Of Money considered as a particular Branch of the general Stock

of the Society, or of the Expense of maintaining the National

Capital

IT has been shown in the first book, that the price of the

greater part of commodities resolves itself into three parts, of

which one pays the wages of the labour, another the profits of

the stock, and a third the rent of the land which had been

employed in producing and bringing them to market: that there

are, indeed, some commodities of which the price is made up of

two of those parts only, the wages of labour, and the profits of

stock: and a very few in which it consists altogether in one, the

wages of labour: but that the price of every commodity

necessarily resolves itself into some one, or other, or all of

these three parts; every part of it which goes neither to rent

nor to wages, being necessarily profit to somebody.

Since this is the case, it has been observed, with regard to

every particular commodity, taken separately, it must be so with

regard to all the commodities which compose the whole annual

produce of the land and labour of every country, taken complexly.

The whole price or exchangeable value of that annual produce must

resolve itself into the same three parts, and be parcelled out

among the different inhabitants of the country, either as the

wages of their labour, the profits of their stock, or the rent of

their land.

But though the whole value of the annual produce of the land

and labour of every country is thus divided among and constitutes

a revenue to its different inhabitants, yet as in the rent of a

private estate we distinguish between the gross rent and the net

rent, so may we likewise in the revenue of all the inhabitants of

a great country.

The gross rent of a private estate comprehends whatever is

paid by the farmer; the net rent, what remains free to the

landlord, after deducting the expense of management, of repairs,

and all other necessary charges; or what, without hurting his

estate, he can afford to place in his stock reserved for

immediate consumption, or to spend upon his table, equipage, the

ornaments of his house and furniture, his private enjoyments and

amusements.

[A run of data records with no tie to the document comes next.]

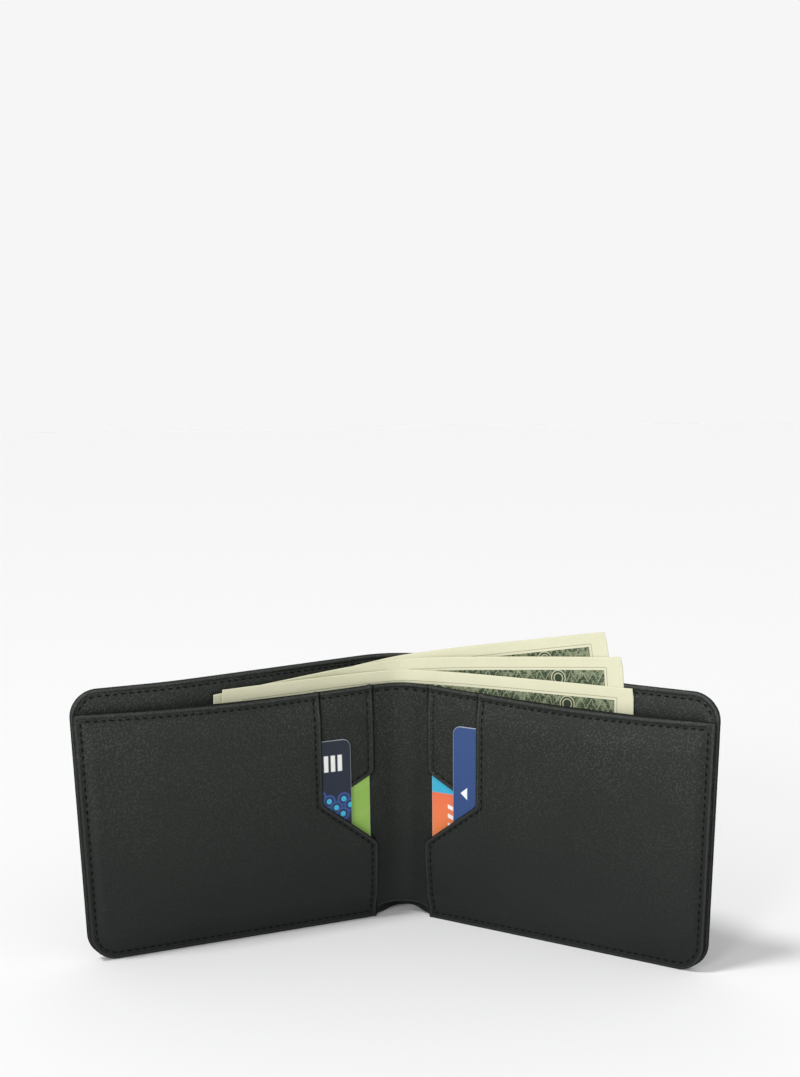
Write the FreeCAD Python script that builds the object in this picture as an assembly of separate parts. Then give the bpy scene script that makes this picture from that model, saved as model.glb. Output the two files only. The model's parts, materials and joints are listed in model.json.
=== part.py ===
"""Bifold wallet standing open in a V, with four cards and three banknotes.

Millimetres. +X runs across the wallet, +Y towards its spine (the back of the V), +Z up.
The origin is on the floor under the middle of the wallet's box.

Each half is drawn once, as the right-hand half, in panel coordinates:
  t  distance outwards from the crease beside the spine,
  d  depth behind the front face of the divider (negative is towards the reader),
  z  height.
"""
import FreeCAD, Part
import math
import os

Vector = FreeCAD.Vector

# ---- driving dimensions -------------------------------------------------------------
FOLD_DEG = 27.0             # how far each half leans forward of flat
SPINE_WIDTH = 19.0          # between the front pockets, at their front faces
PANEL_LENGTH = 111.0        # crease to the outer side edge
SHELL_HEIGHT = 99.6
DIVIDER_HEIGHT = 91.5
CORNER_RADIUS = 10.0
FLEX_REACH = 6.5            # flat part of the divider inside the crease, up to the fold axis

CARD_LENGTH, CARD_HEIGHT, CARD_THICK, CARD_RADIUS = 85.6, 53.98, 0.76, 3.18
NOTE_LENGTH, NOTE_HEIGHT, NOTE_THICK = 156.0, 66.3, 0.12

POCKET_THICK = 0.6
CARD_GAP = 0.9              # room for one card between two layers
DIVIDER_THICK = 0.6
DIVIDER_LINING = 0.3
BILL_GAP = 0.7              # narrowest part of the bill compartment
SHELL_LINING = 0.25
SHELL_THICK = 0.85
SEAM_RIM = 4.5              # width of the sewn border
SIDE_INSET = 0.6            # inner layers stop this far inside the shell's side edge
TURNED_TOP = 6.0            # leather turned over the lining at the shell's top edge
LINING_LIFT = 0.6           # linings stay this far off the floor

GAPE_LENGTH = 75.0          # the shell leans away from the divider inside this t
GAPE_TOP = 13.0             # lean at the crease, at the top edge
U_DEPTH = 16.2              # outer face of the shell's spine behind the origin line, at the floor
TOP_DEPTH = 23.0            # the same at the top edge
ARCH_HEIGHT = 4.0           # arch cut in the foot of the divider's spine

FRONT_NOTCH_LOW, FRONT_NOTCH_HIGH, NOTCH_REACH = 31.6, 48.5, 21.0
REAR_NOTCH_TOP, REAR_NOTCH_LOW, REAR_EDGE = 58.2, 47.3, 0.6

THREAD_WIDTH = 0.5
THREAD_PROUD = 0.25
BURIED_PROUD = 0.05         # the rear pocket's thread lies under a card
EDGE_TO_THREAD = 2.3
HEM_TO_THREAD = 2.5
SIDE_TO_THREAD = 3.0
JOINT_GAP = 0.15            # between a half's layer and the same layer in the spine

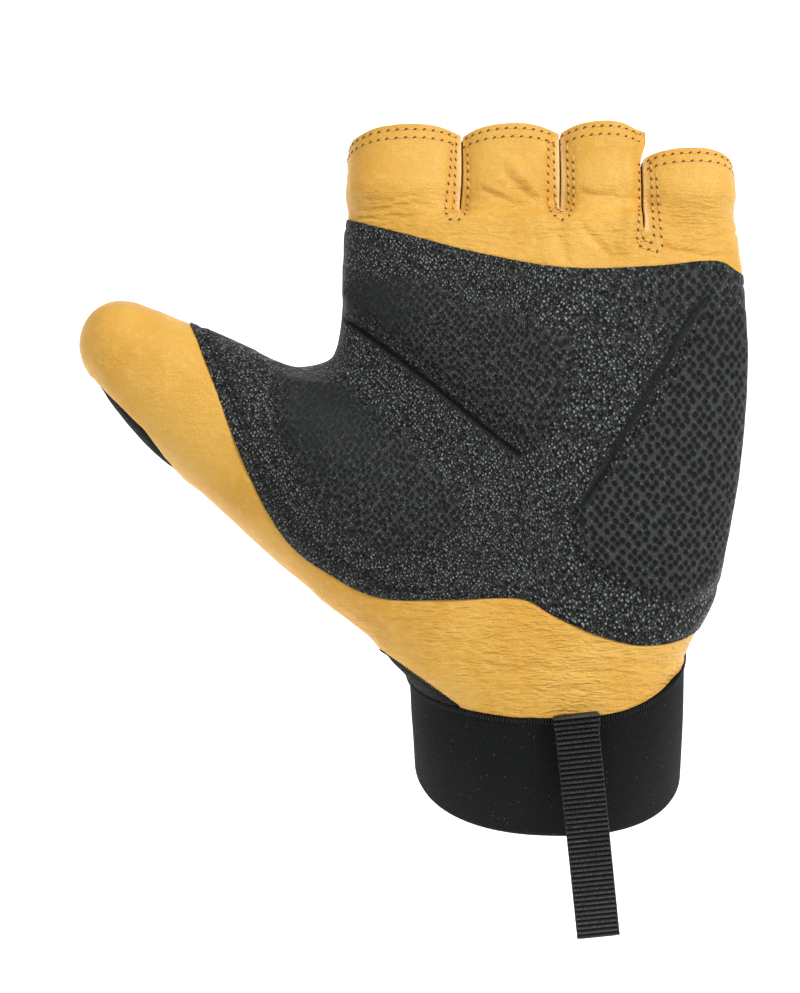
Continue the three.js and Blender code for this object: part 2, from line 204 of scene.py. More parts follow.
def shown_object(name, bm):
    """A new object in the scene that holds a mesh. The mesh is used up."""
    mesh = bpy.data.meshes.new(name)
    bm.to_mesh(mesh)
    bm.free()
    piece = bpy.data.objects.new(name, mesh)
    bpy.context.scene.collection.objects.link(piece)
    return piece


def taken_up(piece):
    """The mesh that a scratch object's modifiers give. The object is thrown away."""
    shown = piece.evaluated_get(bpy.context.evaluated_depsgraph_get())
    bm = bmesh.new()
    bm.from_mesh(shown.to_mesh())
    bpy.data.objects.remove(piece)
    return bm


def ease(amount):
    """From 0 to 1 with a smooth start and end."""
    amount = np.clip(amount, 0, 1)
    return amount * amount * (3 - 2 * amount)


def places(bm):
    """The vertices of a mesh as rows of X, Y and Z in millimetres."""
    return np.array([v.co[:] for v in bm.verts]) / MM


def smoothed(bm, rounds, verts=None):
    for _ in range(rounds):
        bmesh.ops.smooth_vert(bm, verts=verts or bm.verts, factor=0.5,
                              use_axis_x=True, use_axis_y=True, use_axis_z=True)


VOXEL = 0.75
KNUCKLES = (121.0, 136.0)
FORM_ROUNDS, KNUCKLE_ROUNDS, WEB_ROUNDS = 16, 40, 80
form = shown_object("worn_form", form_mesh)
fuse = form.modifiers.new("fuse", "REMESH")
fuse.mode = "VOXEL"
fuse.voxel_size = VOXEL * MM
form_mesh = taken_up(form)
smoothed(form_mesh, FORM_ROUNDS)
at_knuckles = [v for v in form_mesh.verts if KNUCKLES[0] < v.co.z / MM < KNUCKLES[1]]
smoothed(form_mesh, KNUCKLE_ROUNDS, at_knuckles)
at_web = [v for v in form_mesh.verts if (v.co / MM - WEB).length < WEB_REACH]
smoothed(form_mesh, WEB_ROUNDS, at_web)

# Slits
# The fingers are parted by narrow slits with round feet. The leather turns in at each slit and the
# stretch fabric runs between the fingers, so a thin blade is cut through the whole form.
SLITS = [
    dict(foot=(-22.0, 133.2), middle=(-21.6, 143.0), top=(-21.5, 150.0), wide=0.45, slant=-0.1,
         bare=-1, rim=153),
    dict(foot=(1.3, 133.4), middle=(1.4, 143.0), top=(1.4, 150.0), wide=0.34, slant=0,
         bare=0, rim=153),
    dict(foot=(20.7, 128.6), middle=(20.6, 145.0), top=(21.9, 149.5), wide=0.45, slant=0,
         bare=1, rim=145),
]
BLADE_TOP = 168
BLADE_DEPTH = 50
BLADE_CUTS = 34
SLIT_FOOT = 2.5
SLIT_FRONT = 9.0
SLIT_TOP = 147.0
SLIT_ROUND = 0.28
MERGE = 0.08
SEAM_CLEAR = 2
SHARP = math.radians(50)


def slit_middle(slit, z, y):
    """The place x of the middle of a slit at a height and a depth. Deep down, a slit may slant aside."""
    ends = [slit["foot"], slit["middle"], slit["top"]]
    finger_y = ROOT_ROW["y"] + np.maximum(z - ROOT_ROW["z"], 0) * math.tan(FINGER_LEAN)
    aside = slit["slant"] * (y - finger_y + SLIT_FRONT)
    return np.interp(z, [end[1] for end in ends], [end[0] for end in ends]) + aside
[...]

His real wealth is in proportion, not to his gross,

but to his net rent.

The gross revenue of all the inhabitants of a great country

comprehends the whole annual produce of their land and labour;

the net revenue, what remains free to them after deducting the

expense of maintaining- first, their fixed, and, secondly, their

circulating capital; or what, without encroaching upon their

capital, they can place in their stock reserved for immediate

consumption, or spend upon their subsistence, conveniencies, and

amusements. Their real wealth, too, is in proportion, not to

their gross, but to their net revenue.

The whole expense of maintaining the fixed capital must

evidently be excluded from the net revenue of the society.

Neither the materials necessary for supporting their useful

machines and instruments of trade, their profitable buildings,

etc., nor the produce of the labour necessary for fashioning

those materials into the proper form, can ever make any part of

it. The price of that labour may indeed make a part of it; as the

workmen so employed may place the whole value of their wages in

their stock reserved for immediate consumption. But in other

sorts of labour, both the price and the produce go to this stock,

the price to that of the workmen, the produce to that of other

people, whose subsistence, conveniences, and amusements, are

augmented by the labour of those workmen.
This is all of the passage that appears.